We first discussed the fact that the French law has not necessarily been the trigger for this work: a number of companies have been advancing on integrating consideration for human rights into their business processes for a number of years. Each company will have a different reason for initially starting to pay attention to human rights. For some companies, it can be an externally-imposed force, such as a lawsuit or a complaint lodged with a non-judicial mechanism like a National Contact Point (NCP) for the OECD Guidelines for Multinational Enterprises. Other companies have created their own ‘burning platform’ to kick start the journey. This has been done, for instance, by bringing an external expert in to discuss the importance of the topic with the company’s Board of Directors, soliciting views from stakeholders on a materiality map and ensuring that human rights is included in this discussion or soliciting input from investors who are focused on the company’s longer-term sustainability.

A key takeaway for companies responding to the French law is that if the law isn’t a sufficient impetus to kick start a meaningful process of human rights risk management, consider the full array of other factors that warrant paying attention to human rights impacts. Even for those French companies that are not technically subject to the law, it makes business sense to be able to demonstrate evidence of a human rights risk management process. This in turn helps companies become privileged business partners in the value chain of larger consumer-facing companies that are subject to the surge in human rights-related laws, investigative journalism and enhanced scrutiny by millennial consumers of corporate activities taking place overseas.

We then discussed examples of concrete actions companies have taken to move forward on human rights due diligence, and lessons learned in the process. Although each company’s method for integrating respect for human rights into its business will vary depending on the company’s set-up, values, existing processes and operating context, there are a range of lessons learned that emerge from this work that are applicable to a fuller range of companies. In particular, companies shared the importance of:

  • Adopting a cross-functional approach. No one department can do this work alone. A company can impact on people in a range of different ways and human rights due diligence requires ownership by all existing business functions. This can be supported through the creation of a cross-functional committee or more informal measures that encourage cross-functional dialogue;
  • Building on what you already have in place as a company. Where a company has a specific process, terminology of risk, or set of values in place, the human rights discourse should be built onto this. As much as possible, human rights due diligence should not be viewed as a separate process;
  • Using an overarching human rights policy as an entry point to discussions with other functions. A broadly-drafted policy can open the door to a range of meaningful conversations within a company, with particular functions being provided the opportunity to discuss in practice what human rights mean for them on a day-to-day basis;
  • Translating human rights on a function-by-function level. The way in which the legal department can inadvertently infringe upon human rights will be very different to the way in which procurement, sales or marketing can infringe upon human rights.
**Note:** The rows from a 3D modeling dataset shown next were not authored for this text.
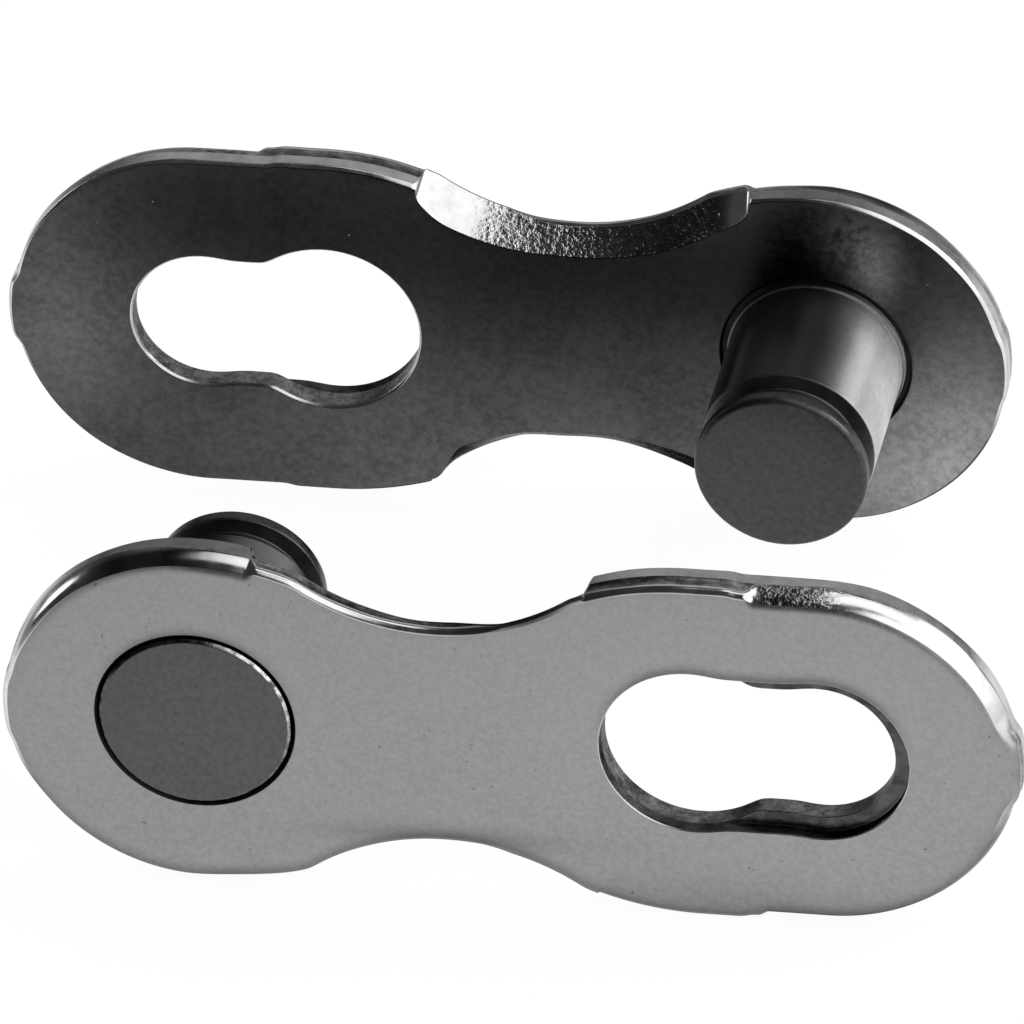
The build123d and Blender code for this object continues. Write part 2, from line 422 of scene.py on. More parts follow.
@dataclass
class OuterPlate:
    """A stamped outer plate, in millimetres and degrees."""

    thickness: float
    lobe_x: float  # large lobe's centre, from the pin
    pitch: float = 12.7
    end_radius: float = 3.92
    slot_end_offset: float = 0.1  # from the small lobe's centre to the round end's
    pin_tip_step: float = 0.05  # how far the outline stands proud at each tip
    slot_tip_step: float = 0.11
    tip_angle: float = 9.5  # each side of the middle line
    tip_ramp: float = 3.0
    lobe_rise: float = 0.06  # how far it stands proud beside the large lobe
    lobe_flat: float = 0.9  # how far that goes on past the lobe's centre
    lobe_step: float = 0.15  # length of the step down after it
    pin_corner_x: float = 2.2  # where the waist begins, from the pin
    slot_corner_back: float = 2.35  # where it ends, back from the large lobe
    shoulder_drop: float = 0.42  # from the height of the round ends to its corners
    waist_half_height: float = 2.58
    outline_softness: float = 0.09  # spread of the Gaussian that rounds the outline's corners
    outline_points: int = 1500

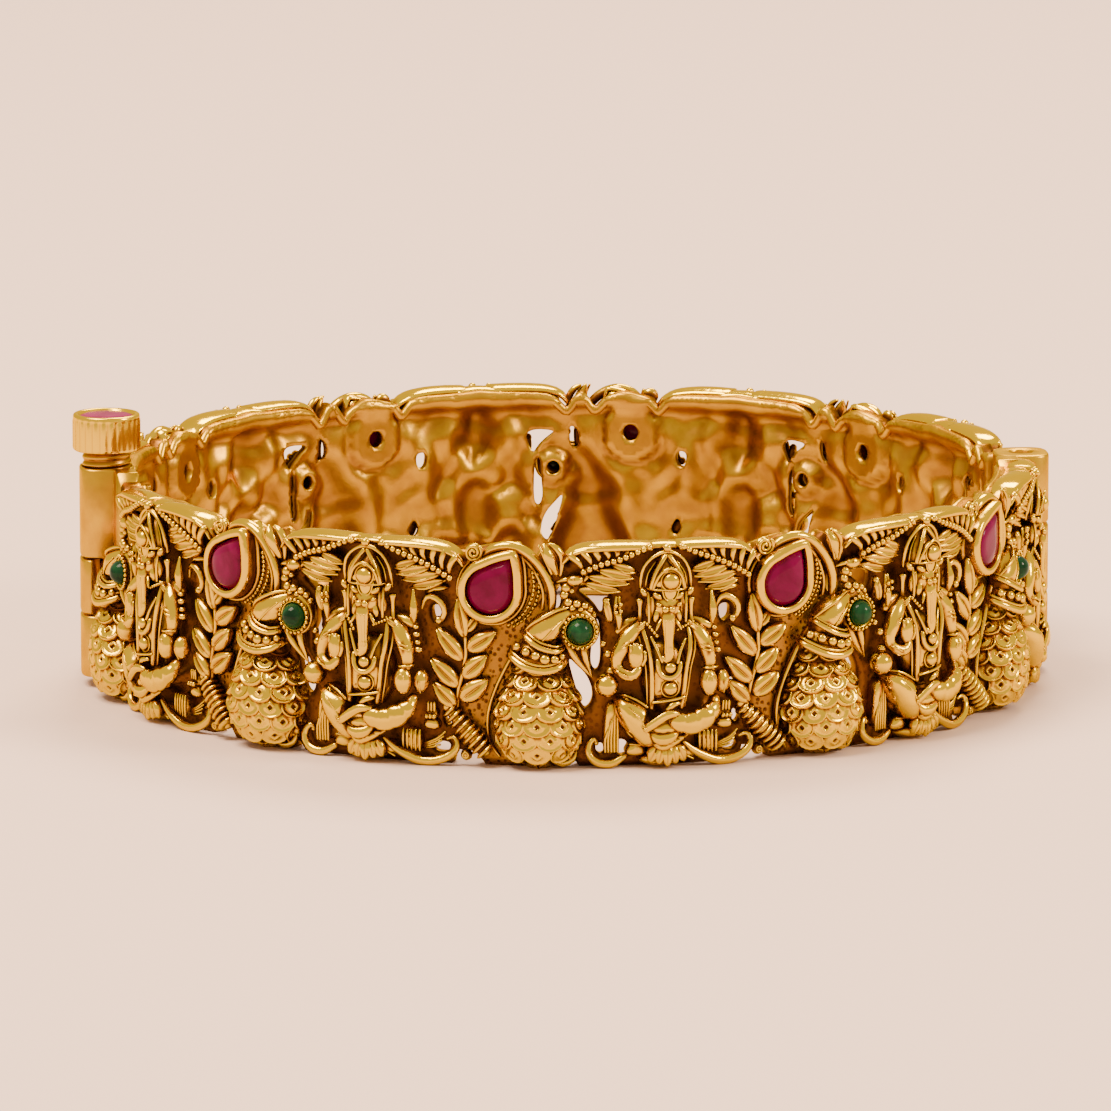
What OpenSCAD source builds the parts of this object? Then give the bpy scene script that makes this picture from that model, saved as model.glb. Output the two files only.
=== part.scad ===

It is paramount to translate human rights specifically to functions to help employees see how their decisions and actions could impact negatively upon people. This can be done through workshops, guidance notes and revisions to existing business processes;
  • Determining one’s own salient human rights issues. These are those human rights at risk of the most severe negative impact through the company’s activities and business relationships. External stakeholders may push a company to focus on child labour or modern slavery, for instance, where the company knows that due to its business organisation its most severe human rights risks lie in the areas of discrimination, wages or worker housing. Having a rigorous process to determine a company’s salient human rights issues will assist the company in staying the course when external pressures push for a focus on the latest issue of the day;
  • Engaging in advance with non-governmental organisations and other stakeholders that have insights into how impacts are lived and perceived by those interacting with the company. Early engagement is vital and brings value to the company in terms of better identifying and addressing human rights risks. It is also helpful to have this network of ‘critical friends’ to draw upon for assistance when impacts do occur; and
  • Tackling issues in coordination with others. A number of human rights issues faced by companies operating overseas cannot be tackled alone. They demand collective action with other companies and frequently require the active participation of the government. There are a range of different ways in which companies have worked with other companies and governmental actors and examples of collective leverage to address particularly challenging and salient human rights issues are on the rise.

A key takeaway for companies responding to the French law is to build on lessons learned from companies that have been working on integrating human rights due diligence into their business operations since the Guiding Principles became soft law. Although each company will have specific ways of seeking to respect human rights, learning from what has worked and what hasn’t for other companies can help jump start the process.

The discussion concluded with reflections on the value of the French law. Companies noted that the law had helped bring rigour to the process of human rights due diligence, enable the active participation of a broad range of functions and ensure renewed attention to these issues.